Task requirements: Write out only the span of lines that begins at the line with "obj.parent = rigid_bodies[body]" and ends at the line with "# ---- camera". Keep both end lines, word for word.

Records provided:
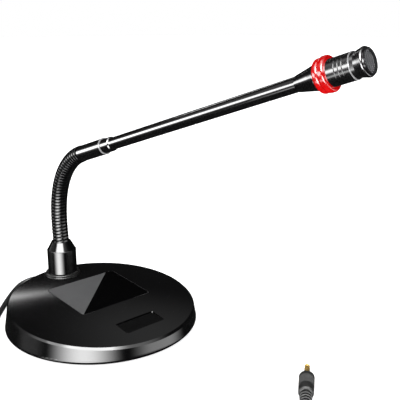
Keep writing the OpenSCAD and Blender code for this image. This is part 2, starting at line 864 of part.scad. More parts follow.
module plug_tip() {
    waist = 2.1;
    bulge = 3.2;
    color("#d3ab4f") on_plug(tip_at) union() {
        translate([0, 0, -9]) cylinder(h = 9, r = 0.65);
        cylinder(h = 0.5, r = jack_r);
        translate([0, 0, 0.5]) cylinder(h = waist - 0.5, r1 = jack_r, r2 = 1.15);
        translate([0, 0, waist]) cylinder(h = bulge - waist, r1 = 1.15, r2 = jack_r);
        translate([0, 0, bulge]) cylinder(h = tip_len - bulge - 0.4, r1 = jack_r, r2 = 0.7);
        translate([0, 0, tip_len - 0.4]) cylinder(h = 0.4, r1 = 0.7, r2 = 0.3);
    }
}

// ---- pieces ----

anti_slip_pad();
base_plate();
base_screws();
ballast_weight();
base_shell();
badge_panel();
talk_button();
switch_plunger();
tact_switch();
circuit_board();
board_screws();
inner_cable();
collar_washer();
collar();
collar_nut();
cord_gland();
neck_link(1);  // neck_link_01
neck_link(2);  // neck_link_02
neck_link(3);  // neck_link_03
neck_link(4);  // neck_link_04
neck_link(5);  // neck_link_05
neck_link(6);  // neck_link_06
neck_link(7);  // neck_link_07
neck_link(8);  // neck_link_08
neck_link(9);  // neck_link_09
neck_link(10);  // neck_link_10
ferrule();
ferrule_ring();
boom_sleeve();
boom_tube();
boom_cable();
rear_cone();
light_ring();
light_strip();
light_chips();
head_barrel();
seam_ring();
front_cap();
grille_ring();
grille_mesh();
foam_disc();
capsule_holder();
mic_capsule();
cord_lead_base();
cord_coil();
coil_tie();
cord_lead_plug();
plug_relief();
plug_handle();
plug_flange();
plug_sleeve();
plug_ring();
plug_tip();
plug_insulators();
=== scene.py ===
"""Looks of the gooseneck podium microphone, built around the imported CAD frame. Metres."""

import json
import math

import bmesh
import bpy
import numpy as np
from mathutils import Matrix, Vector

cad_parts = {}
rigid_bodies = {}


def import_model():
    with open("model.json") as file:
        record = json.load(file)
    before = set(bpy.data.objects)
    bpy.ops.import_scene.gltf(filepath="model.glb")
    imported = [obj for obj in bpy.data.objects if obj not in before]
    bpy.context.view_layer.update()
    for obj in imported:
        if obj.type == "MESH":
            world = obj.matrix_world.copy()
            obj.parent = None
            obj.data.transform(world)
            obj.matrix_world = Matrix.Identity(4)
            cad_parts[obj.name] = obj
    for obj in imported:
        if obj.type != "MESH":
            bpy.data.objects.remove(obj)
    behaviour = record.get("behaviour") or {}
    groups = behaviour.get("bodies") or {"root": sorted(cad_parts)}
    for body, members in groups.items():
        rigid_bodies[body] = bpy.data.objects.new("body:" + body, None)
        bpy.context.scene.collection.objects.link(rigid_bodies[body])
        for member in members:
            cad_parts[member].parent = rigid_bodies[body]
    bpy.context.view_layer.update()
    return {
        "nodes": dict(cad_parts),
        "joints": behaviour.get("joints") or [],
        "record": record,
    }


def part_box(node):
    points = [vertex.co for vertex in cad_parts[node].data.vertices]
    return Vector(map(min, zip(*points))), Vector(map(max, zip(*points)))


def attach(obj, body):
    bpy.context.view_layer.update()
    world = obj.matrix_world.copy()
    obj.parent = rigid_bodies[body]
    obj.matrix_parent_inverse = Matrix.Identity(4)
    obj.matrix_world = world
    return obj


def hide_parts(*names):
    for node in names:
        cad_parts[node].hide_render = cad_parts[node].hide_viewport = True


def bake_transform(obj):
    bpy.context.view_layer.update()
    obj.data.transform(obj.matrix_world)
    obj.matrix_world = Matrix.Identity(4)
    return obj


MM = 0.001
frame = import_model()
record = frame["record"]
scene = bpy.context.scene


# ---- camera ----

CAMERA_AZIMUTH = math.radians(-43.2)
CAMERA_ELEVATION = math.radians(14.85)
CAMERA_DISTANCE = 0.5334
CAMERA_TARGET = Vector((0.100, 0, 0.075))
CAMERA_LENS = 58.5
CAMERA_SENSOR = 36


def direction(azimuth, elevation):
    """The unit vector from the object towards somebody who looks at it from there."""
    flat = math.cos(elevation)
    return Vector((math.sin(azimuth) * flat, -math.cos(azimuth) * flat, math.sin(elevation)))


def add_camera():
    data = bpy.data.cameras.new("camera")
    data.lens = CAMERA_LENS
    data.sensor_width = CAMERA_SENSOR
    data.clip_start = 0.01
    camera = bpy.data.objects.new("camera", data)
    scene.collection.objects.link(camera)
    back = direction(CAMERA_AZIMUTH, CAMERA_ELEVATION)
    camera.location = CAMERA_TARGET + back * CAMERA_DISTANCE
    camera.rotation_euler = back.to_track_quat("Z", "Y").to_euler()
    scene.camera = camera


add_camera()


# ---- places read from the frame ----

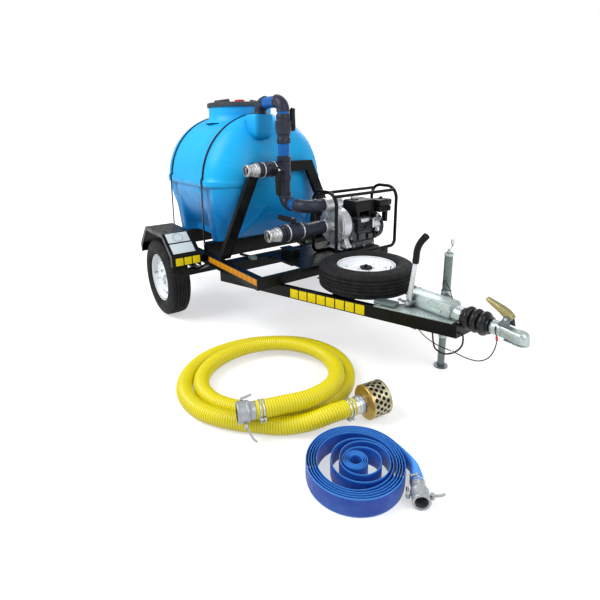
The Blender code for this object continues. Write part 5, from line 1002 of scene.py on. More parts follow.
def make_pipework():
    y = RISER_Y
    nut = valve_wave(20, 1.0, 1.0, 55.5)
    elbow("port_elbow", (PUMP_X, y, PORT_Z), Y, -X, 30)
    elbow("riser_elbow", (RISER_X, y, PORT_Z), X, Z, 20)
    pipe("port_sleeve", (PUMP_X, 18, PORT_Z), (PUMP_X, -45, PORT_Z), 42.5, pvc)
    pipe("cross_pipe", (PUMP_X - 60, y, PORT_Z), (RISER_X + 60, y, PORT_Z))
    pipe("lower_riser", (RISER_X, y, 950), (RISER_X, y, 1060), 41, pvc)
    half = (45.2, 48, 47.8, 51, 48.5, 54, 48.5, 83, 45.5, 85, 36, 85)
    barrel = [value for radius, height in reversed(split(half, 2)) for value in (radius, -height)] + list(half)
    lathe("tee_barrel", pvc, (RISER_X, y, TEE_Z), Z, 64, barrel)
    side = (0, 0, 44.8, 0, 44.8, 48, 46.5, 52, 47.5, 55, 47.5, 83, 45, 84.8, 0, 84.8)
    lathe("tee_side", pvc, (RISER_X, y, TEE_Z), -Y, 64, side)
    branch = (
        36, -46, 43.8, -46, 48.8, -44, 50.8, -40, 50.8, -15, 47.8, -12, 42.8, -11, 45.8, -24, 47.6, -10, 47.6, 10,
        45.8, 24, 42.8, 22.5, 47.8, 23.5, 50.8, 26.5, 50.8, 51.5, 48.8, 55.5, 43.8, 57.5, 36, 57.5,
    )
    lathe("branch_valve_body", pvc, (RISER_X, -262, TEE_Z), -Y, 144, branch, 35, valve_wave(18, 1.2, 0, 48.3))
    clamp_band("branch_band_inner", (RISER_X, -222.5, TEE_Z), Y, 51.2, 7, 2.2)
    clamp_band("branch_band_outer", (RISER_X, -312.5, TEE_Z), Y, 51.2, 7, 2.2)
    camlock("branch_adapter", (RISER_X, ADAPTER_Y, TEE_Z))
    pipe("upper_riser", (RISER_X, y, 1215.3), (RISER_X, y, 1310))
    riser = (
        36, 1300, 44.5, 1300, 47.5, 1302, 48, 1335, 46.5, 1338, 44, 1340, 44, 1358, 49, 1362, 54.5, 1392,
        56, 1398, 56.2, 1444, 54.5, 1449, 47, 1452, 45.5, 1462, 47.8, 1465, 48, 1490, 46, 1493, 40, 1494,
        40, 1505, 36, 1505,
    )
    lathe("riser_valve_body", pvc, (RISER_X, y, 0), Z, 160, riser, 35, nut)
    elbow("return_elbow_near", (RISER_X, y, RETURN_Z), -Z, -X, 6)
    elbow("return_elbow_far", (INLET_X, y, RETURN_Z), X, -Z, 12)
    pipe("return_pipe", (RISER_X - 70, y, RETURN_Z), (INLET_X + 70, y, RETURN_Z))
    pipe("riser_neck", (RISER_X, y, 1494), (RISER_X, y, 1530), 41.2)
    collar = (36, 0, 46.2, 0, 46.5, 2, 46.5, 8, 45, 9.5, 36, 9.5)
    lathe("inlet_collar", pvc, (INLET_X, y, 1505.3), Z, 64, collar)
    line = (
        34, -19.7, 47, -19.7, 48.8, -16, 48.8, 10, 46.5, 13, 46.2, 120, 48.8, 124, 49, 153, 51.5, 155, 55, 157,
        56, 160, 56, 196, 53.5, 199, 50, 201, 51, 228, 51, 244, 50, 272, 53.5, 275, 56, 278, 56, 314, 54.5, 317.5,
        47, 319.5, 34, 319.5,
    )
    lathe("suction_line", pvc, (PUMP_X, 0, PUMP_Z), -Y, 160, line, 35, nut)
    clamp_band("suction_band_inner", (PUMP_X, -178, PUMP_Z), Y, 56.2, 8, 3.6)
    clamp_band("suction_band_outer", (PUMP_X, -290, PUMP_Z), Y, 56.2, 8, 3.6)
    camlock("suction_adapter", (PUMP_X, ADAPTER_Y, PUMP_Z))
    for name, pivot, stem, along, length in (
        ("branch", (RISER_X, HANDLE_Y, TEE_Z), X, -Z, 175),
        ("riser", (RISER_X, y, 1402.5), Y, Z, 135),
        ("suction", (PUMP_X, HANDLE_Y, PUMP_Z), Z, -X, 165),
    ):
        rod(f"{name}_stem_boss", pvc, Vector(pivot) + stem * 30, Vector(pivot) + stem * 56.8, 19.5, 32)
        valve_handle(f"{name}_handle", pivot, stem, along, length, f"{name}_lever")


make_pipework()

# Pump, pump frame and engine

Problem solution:
    obj.parent = rigid_bodies[body]
    obj.matrix_parent_inverse = Matrix.Identity(4)
    obj.matrix_world = world
    return obj


def hide_parts(*names):
    for node in names:
        cad_parts[node].hide_render = cad_parts[node].hide_viewport = True


def bake_transform(obj):
    bpy.context.view_layer.update()
    obj.data.transform(obj.matrix_world)
    obj.matrix_world = Matrix.Identity(4)
    return obj


MM = 0.001
frame = import_model()
record = frame["record"]
scene = bpy.context.scene


# ---- camera ----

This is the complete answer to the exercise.